[To be done]: Examine the entries and show every line in which the word "rigid" is found.

[Extracted data]:
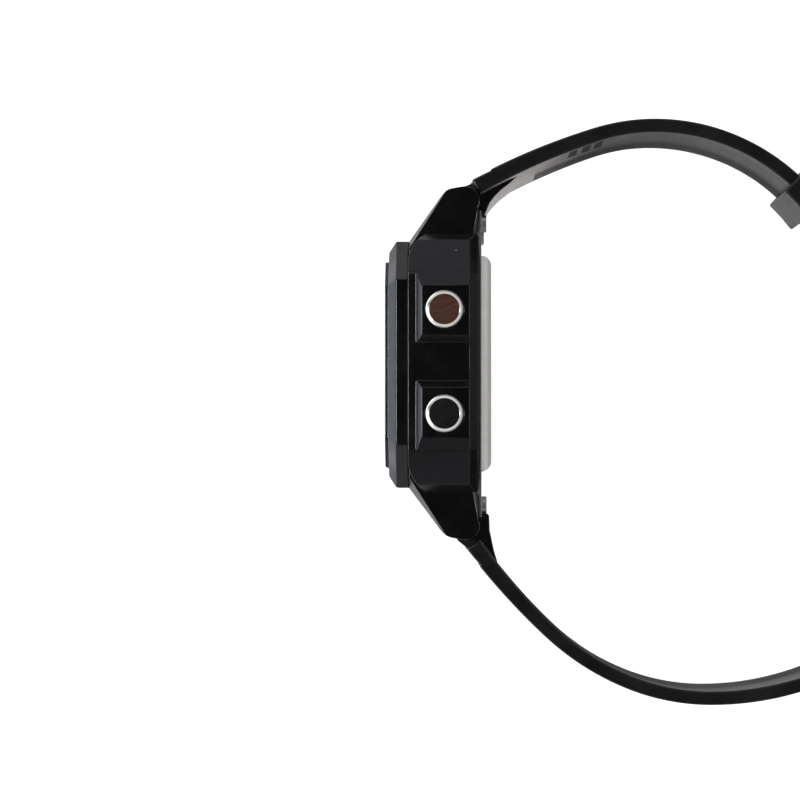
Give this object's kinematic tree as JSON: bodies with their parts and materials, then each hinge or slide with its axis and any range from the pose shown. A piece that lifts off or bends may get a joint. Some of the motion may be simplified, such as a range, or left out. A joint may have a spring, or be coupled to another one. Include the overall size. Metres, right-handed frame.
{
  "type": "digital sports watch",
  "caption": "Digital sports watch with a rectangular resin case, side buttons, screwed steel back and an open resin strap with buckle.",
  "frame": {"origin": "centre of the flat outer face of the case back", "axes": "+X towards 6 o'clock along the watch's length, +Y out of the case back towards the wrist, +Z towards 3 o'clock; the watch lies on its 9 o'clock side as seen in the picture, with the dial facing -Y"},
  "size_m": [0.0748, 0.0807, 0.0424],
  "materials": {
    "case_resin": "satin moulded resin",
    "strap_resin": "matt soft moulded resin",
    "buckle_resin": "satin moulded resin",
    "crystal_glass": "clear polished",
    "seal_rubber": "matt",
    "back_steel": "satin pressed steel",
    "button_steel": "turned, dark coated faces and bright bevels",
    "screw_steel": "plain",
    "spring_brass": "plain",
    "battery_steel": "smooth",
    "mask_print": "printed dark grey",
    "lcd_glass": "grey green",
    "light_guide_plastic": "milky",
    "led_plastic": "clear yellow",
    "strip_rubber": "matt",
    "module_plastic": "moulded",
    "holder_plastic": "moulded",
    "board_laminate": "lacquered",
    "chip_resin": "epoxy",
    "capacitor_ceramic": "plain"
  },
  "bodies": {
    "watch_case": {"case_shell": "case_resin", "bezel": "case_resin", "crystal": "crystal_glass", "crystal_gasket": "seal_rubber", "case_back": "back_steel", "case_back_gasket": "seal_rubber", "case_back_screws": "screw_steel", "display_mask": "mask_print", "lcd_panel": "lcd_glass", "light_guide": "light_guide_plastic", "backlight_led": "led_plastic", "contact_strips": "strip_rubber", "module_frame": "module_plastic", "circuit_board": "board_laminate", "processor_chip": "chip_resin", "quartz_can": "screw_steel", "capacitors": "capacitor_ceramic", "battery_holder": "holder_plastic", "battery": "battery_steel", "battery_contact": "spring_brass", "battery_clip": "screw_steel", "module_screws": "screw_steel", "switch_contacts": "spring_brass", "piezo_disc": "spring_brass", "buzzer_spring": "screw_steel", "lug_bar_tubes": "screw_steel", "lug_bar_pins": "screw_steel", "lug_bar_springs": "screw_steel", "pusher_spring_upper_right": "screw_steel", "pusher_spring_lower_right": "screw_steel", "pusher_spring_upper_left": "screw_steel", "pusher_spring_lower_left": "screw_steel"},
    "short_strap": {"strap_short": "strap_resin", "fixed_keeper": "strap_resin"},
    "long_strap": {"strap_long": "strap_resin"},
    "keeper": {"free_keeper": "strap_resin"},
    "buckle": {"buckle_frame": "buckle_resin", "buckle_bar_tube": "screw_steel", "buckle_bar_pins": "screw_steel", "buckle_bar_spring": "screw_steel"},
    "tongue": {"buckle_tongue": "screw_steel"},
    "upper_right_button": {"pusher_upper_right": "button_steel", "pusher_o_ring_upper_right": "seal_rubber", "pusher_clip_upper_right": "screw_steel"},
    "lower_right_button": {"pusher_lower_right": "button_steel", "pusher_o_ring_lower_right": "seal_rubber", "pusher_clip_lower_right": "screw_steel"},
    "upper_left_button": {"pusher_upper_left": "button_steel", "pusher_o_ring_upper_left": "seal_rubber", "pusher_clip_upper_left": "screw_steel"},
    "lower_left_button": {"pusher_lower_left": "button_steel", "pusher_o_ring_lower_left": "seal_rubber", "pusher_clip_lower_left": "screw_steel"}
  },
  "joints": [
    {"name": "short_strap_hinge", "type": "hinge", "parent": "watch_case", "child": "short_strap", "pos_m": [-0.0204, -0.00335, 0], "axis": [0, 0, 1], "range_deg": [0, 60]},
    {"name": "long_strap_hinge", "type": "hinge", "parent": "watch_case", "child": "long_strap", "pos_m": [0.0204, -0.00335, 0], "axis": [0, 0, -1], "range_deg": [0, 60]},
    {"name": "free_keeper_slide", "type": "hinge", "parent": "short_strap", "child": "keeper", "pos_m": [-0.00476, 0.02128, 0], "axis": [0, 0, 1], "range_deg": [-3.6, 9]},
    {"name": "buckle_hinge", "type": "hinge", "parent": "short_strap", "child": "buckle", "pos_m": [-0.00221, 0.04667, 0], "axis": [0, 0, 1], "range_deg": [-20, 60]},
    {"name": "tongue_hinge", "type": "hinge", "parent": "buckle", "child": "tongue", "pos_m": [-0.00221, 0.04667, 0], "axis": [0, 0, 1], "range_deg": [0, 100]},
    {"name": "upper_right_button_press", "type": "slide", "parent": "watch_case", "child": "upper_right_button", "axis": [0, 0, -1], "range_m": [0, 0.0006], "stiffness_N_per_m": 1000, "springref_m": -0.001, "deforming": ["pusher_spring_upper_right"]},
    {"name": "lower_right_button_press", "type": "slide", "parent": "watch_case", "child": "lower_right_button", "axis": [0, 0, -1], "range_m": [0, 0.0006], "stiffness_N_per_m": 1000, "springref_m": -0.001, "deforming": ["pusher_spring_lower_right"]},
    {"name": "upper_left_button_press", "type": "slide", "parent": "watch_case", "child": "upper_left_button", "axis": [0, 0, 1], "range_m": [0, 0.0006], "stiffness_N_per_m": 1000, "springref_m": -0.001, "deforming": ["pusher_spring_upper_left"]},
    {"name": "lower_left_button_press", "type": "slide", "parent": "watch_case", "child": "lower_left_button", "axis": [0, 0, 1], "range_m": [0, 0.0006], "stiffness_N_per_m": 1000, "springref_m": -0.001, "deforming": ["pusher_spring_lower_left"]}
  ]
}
==
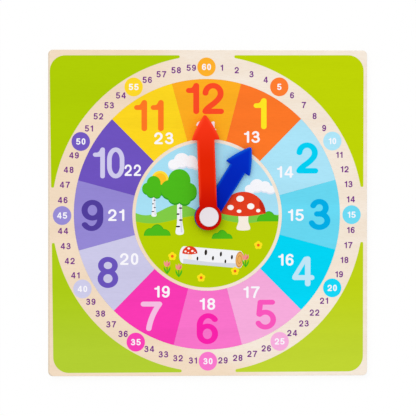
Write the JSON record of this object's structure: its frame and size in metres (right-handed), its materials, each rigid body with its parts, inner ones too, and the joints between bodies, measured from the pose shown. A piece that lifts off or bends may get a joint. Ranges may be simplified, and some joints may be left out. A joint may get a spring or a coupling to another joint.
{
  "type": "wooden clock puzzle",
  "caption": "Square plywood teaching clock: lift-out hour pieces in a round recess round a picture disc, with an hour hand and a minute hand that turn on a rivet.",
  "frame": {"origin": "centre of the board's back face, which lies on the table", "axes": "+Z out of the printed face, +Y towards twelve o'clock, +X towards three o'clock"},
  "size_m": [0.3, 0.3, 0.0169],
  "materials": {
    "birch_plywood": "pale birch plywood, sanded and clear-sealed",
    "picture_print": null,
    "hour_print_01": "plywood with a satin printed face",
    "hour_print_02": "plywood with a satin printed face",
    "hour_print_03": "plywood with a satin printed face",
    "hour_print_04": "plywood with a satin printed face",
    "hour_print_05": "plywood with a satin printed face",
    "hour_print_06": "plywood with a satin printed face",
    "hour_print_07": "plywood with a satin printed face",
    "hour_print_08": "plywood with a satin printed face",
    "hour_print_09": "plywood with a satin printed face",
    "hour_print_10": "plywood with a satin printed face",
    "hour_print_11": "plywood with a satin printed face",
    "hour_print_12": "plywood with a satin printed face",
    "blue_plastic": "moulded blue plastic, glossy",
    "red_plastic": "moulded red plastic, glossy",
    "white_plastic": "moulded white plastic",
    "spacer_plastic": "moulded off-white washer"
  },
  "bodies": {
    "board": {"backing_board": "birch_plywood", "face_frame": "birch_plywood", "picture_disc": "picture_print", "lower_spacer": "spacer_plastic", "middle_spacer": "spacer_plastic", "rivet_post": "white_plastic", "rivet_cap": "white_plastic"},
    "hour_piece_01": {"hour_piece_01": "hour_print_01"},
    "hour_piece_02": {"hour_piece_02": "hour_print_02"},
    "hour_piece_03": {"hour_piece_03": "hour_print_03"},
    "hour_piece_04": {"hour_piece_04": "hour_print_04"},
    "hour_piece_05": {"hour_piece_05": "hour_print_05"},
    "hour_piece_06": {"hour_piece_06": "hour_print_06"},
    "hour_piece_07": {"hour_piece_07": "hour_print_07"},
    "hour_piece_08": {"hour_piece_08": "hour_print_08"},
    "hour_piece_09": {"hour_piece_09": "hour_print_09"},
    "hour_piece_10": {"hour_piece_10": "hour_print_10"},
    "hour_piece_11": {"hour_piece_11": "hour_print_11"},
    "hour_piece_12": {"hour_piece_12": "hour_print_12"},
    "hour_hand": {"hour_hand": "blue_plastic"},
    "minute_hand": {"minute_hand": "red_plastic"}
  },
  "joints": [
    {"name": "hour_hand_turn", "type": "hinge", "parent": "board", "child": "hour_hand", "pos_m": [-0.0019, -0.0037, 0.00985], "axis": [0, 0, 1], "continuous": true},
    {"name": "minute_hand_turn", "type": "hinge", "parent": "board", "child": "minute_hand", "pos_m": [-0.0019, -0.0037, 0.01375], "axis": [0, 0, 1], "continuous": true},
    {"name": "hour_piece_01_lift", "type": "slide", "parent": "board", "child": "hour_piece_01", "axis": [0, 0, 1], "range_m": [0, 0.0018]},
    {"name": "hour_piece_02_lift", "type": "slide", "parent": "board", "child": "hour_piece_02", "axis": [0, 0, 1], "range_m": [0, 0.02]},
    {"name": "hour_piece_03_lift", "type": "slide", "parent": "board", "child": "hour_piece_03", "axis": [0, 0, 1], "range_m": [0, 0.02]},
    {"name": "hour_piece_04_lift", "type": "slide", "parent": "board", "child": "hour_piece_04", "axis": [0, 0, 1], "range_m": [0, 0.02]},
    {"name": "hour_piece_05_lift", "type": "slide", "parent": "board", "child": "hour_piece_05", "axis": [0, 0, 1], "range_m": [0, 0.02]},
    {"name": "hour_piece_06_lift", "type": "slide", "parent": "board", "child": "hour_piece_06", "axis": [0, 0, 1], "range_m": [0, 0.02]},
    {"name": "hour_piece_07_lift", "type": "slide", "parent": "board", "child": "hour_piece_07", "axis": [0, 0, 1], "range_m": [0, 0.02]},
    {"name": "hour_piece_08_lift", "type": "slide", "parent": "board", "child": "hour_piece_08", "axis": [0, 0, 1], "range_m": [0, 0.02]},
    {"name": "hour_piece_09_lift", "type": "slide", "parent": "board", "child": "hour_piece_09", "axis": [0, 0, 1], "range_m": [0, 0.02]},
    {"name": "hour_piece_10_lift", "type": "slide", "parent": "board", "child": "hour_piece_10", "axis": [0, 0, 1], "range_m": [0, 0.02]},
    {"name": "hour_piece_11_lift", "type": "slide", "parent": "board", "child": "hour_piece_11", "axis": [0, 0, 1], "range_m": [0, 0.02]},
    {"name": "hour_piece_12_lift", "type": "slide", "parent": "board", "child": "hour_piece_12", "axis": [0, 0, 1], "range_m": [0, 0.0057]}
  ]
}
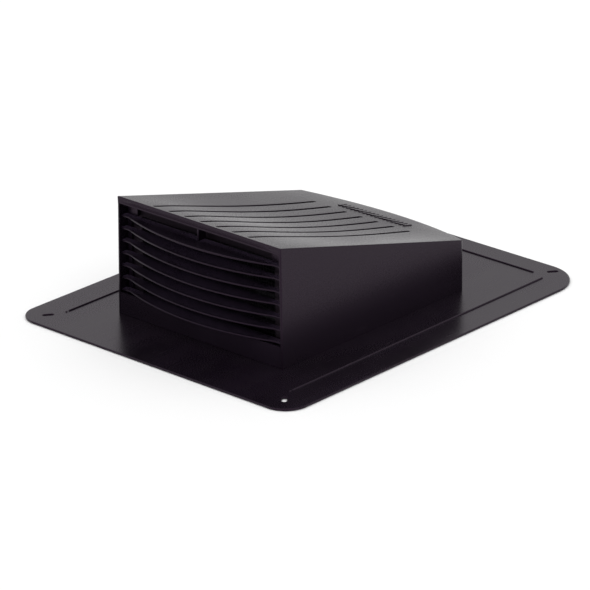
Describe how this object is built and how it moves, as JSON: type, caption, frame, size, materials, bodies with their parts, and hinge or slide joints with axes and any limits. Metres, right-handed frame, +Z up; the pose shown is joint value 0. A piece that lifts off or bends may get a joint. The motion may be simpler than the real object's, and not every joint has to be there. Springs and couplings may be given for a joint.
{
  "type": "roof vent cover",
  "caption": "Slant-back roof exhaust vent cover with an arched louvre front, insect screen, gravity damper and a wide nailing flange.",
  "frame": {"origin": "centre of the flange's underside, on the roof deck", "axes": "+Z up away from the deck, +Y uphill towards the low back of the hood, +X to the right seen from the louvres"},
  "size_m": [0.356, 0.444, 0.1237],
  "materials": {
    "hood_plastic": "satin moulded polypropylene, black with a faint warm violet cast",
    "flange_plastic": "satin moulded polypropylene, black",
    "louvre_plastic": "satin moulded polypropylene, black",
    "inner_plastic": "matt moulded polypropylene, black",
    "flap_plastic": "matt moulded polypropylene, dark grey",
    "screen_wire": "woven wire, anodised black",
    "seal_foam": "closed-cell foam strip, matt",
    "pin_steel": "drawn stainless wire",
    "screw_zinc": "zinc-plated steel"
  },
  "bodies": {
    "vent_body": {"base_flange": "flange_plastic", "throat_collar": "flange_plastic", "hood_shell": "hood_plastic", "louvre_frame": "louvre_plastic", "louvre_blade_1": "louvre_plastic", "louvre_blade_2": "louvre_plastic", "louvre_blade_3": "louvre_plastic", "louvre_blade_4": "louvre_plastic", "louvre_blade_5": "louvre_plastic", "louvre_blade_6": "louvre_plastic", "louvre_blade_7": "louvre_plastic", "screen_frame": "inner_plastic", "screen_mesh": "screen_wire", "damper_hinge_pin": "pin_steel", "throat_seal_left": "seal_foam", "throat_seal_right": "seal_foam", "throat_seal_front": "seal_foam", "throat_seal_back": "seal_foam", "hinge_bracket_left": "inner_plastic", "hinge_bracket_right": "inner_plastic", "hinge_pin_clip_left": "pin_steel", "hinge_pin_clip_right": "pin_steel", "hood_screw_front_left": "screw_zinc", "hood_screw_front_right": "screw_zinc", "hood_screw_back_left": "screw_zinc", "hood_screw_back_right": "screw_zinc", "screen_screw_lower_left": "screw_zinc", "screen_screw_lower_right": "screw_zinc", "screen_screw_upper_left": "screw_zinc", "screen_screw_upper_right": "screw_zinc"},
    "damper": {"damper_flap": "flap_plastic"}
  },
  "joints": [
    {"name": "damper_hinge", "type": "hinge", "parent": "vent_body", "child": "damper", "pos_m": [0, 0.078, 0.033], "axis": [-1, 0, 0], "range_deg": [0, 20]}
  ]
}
==
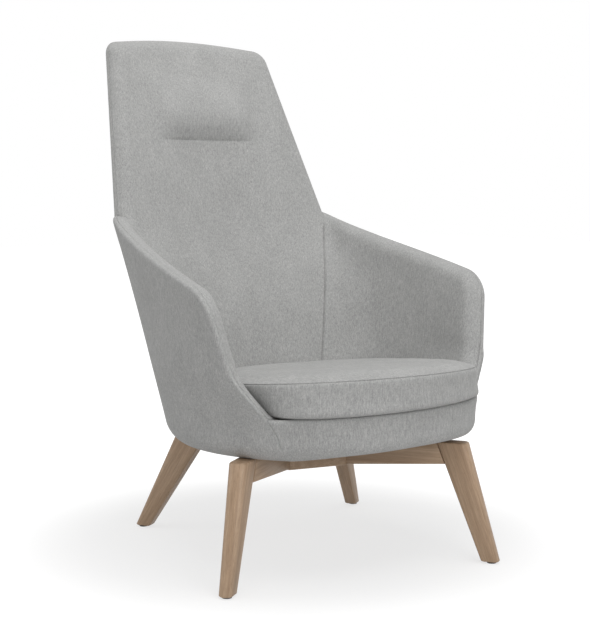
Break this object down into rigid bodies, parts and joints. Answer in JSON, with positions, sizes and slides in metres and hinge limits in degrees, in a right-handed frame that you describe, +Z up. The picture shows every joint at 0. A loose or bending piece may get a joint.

[Right answer]:
Write the JSON record of this object's structure: its frame and size in metres (right-handed), its materials, each rigid body with its parts, inner ones too, and the joints between bodies, measured from the pose shown. A piece that lifts off or bends may get a joint. Ranges may be simplified, and some joints may be left out. A joint may get a spring or a coupling to another joint.
Break this object down into rigid bodies, parts and joints. Answer in JSON, with positions, sizes and slides in metres and hinge limits in degrees, in a right-handed frame that you describe, +Z up. The picture shows every joint at 0. A loose or bending piece may get a joint.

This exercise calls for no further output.